Teens romanticize mental illness

Netflix is a great way to “binge-watch” whole seasons of a television show. Sometimes, it can be like visual superglue, trapping a person there for an entire weekend, when they think they should be hanging out with their friends. Instead, they’re stuck watching “Orange is the New Black”, or “American Horror Story” alone in the dark, with the glow of a computer screen.

This is all fine and dandy. But as soon as they return to civilization, someone giggles about it and says, “Oh my gosh, I’ve been in my room all weekend, I swear I have an antisocial disorder or something.”

Why do so many people believe that a simple choice such as staying in for the night, sitting alone at the library to study, or watching a season of Netflix qualifies them to say they have some kind of personality disorder?

Self-diagnosis can be a valid first step, if someone truly believes they have an illness. But taking the problems of other people and projecting them back onto yourself is different. When someone giggles about an issue that others really struggle with, it becomes disrespectful and insensitive.

This doesn’t just apply to antisocial disorders or introverted personalities. Those shrugging their shoulders about needing a ruler to make a chart because they’re “so OCD”, or having one bad day and saying they’re “depressed” are also guilty of misappropriating a disease.

People need to keep in mind that when they throw clinical phrasing around, it degrades the validity of that mental illness. In the same capacity that a decent person wouldn’t use the “R” word because it is offensive and derogatory, one should never call themselves “bipolar” for going through two moods in one day. Not to mention the ablest undertone that goes along with all of these flippant words and phrases.

However, it all fits under the same category, whether the intention is ablest or not.

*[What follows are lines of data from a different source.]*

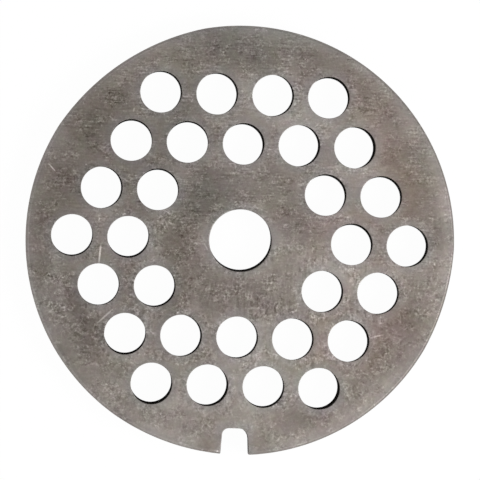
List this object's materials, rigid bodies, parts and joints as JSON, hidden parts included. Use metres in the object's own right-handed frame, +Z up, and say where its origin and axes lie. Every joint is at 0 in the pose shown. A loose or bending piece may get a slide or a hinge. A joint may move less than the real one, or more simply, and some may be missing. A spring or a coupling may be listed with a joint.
{
  "type": "meat grinder plate",
  "caption": "Flat round steel grinder plate with a centre bore, round meat holes on a triangular grid and an open locating notch in its rim.",
  "frame": {"origin": "centre of the disc on its bottom face, on the bore's axis", "axes": "+Z up through the bore, out of the face seen in use; rows of holes along X; the locating notch opens towards -Y"},
  "size_m": [0.062, 0.0619, 0.004],
  "materials": {
    "plate_steel": "ground carbon steel with a mottled grey-brown patina, small scratches and a brighter worn rim edge"
  },
  "bodies": {
    "root": {"grinder_plate": "plate_steel"}
  },
  "joints": []
}
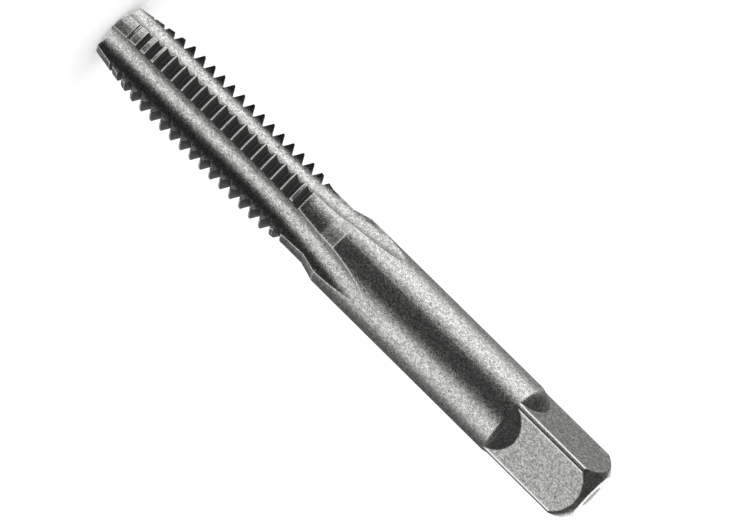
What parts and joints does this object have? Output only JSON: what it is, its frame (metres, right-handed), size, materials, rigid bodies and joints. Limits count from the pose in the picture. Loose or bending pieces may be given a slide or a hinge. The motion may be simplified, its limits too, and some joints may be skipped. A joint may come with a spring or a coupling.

A person wouldn’t say, “I need chemo” if they have a cold. A person wouldn’t say, “I’m a refugee” if their parents kicked them out for a day. They wouldn’t say, “I’m in poverty” if they still have a house, a bed, and a fridge full of food.

Maybe people say these things because assigning some particular disorder or problem that has a specific treatment absolves them of any responsibility of actually addressing the issue themselves.

Humanity would be better off if we all meant what we said. Confucius did exactly that by saying, “When words lose their meaning, people lose their freedom.”